Y fuimos doce, antes del cuento que enceniza,
antes del llanto de mamá, de su congoja
como pan duro en los cajones del domingo.
Escuché tanto aquella historia
que mucho la he olvidado. Cuando supe de la vida,
cuando en raíz ya andaba por las ramas de los mangos,
trepando el aire con su pulpa,
faltaba uno de nosotros.
Una historia sencilla porque ocurre
en los oídos de la infancia.
No conocí su rostro ni su voz
que se aleja de este cuento
y de los cuentos que encontré junto al brasero.
Mamá lloraba por las noches
(llanto bajito en el pabilo, vela apagando su ternura).
Antes del alba, el resuello de los pájaros
pide el calor de los tizones.
Lo contó hermana, lo contó hermano, lo contó madre.
Es la historia más común de mi niñez:
Un matrimonio vino al pueblo.
Parecían tristes, arcilla estéril sin los hijos donde el aire
se deshuesa por los muros.
De la ciudad, tantos kilómetros buscaban.
Dinero que se pone en una mano
para hundir las oraciones.
Gestos amables y en la boca
palabras dulces pero extrañas.
Olían a fronda de los ríos, a lluvia blanca entre jazmines.

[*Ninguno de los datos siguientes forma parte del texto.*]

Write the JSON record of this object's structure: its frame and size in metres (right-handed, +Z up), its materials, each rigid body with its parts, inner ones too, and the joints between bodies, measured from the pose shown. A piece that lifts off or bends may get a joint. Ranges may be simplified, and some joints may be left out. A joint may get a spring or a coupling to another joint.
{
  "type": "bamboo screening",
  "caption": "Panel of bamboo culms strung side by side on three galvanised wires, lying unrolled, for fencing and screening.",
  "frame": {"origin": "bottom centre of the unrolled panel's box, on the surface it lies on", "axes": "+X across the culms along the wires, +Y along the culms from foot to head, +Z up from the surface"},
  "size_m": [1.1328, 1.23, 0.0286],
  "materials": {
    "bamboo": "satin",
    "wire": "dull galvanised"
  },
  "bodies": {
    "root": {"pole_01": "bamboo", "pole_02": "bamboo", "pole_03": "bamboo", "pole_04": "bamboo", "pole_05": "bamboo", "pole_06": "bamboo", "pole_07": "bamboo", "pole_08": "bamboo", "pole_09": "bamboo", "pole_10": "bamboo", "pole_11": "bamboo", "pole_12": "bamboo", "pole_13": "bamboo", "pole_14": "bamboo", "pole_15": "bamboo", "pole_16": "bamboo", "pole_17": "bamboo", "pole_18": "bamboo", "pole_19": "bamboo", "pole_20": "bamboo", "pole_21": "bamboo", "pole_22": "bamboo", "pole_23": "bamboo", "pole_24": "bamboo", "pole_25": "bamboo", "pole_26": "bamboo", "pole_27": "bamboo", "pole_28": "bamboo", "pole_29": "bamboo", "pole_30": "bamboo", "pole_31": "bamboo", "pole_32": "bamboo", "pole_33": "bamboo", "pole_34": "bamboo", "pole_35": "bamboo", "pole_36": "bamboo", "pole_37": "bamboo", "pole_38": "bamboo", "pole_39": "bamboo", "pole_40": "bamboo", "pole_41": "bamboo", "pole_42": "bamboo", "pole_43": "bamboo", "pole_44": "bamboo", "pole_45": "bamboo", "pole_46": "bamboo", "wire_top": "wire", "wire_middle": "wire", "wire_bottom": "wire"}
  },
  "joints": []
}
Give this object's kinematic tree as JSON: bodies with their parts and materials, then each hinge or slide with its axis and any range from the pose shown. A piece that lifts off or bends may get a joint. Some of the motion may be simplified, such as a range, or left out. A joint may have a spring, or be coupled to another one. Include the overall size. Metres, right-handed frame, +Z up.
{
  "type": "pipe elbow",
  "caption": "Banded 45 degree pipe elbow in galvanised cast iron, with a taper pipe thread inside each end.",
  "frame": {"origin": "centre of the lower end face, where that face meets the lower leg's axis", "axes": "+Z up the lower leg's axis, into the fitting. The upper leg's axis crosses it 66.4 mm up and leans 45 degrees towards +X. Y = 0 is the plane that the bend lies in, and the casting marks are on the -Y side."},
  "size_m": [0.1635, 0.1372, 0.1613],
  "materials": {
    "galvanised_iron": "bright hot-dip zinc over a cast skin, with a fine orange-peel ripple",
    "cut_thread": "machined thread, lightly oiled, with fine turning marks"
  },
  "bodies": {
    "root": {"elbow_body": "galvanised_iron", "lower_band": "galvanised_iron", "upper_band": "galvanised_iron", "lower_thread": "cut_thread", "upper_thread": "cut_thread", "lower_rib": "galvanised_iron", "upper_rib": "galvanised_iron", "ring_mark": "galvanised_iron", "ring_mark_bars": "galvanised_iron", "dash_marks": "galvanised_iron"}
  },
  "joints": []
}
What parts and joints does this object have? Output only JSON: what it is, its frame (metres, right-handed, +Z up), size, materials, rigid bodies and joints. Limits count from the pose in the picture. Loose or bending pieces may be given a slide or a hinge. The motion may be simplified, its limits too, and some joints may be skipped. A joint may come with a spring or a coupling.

Acompañados de mi padre fueron a casa, hicieron trato:
un niño, eso querían. El hijo que la fe no concedió
para decir familia, para sentarse tres en la abundancia.
Mi madre tiembla en un rincón de la cocina,
no logra hablar (de tanto ser golpeada por su esposo
era silencio).
Dijeron que con ellos el muchacho iría mejor,
que educación, comida, buena ropa. (La palabra futuro
atiza los fogones donde el barro ennegrece).
Luego llamaron a mi hermano, cuyo nombre
vierte hoy puños de tierra
en la vergüenza de los labios.
Pusieron en su oreja un montón de juguetes:
carritos, balones, bicicletas.
Le dijeron que podría volver cuando quisiera.
Que aceptara porque allá lo tendrás todo,
aunque él, mi hermano,
no podía decidir, eso ya estaba echado
como un peso con las caras iguales
resbalando por la mugre de su rostro.
Se despiden aprisa. Sonríe el niño emocionado
por la primera vez viajando en coche.
Nunca volvieron. (Me pregunto si ese hermano
al pensar en familia nos pensaba a nosotros).
Como plegaria ocurre
el llanto débil de mamá:
con los años de velas apagándose
el duelo se hizo cáncer en su pecho,
el vacío se llenó con un tumor
que hablaba en sus pulmones.
Y en su oficio de muerte,
antes de irse a dormir —es mediodía—,
aún nos preguntaba por el hijo faltante.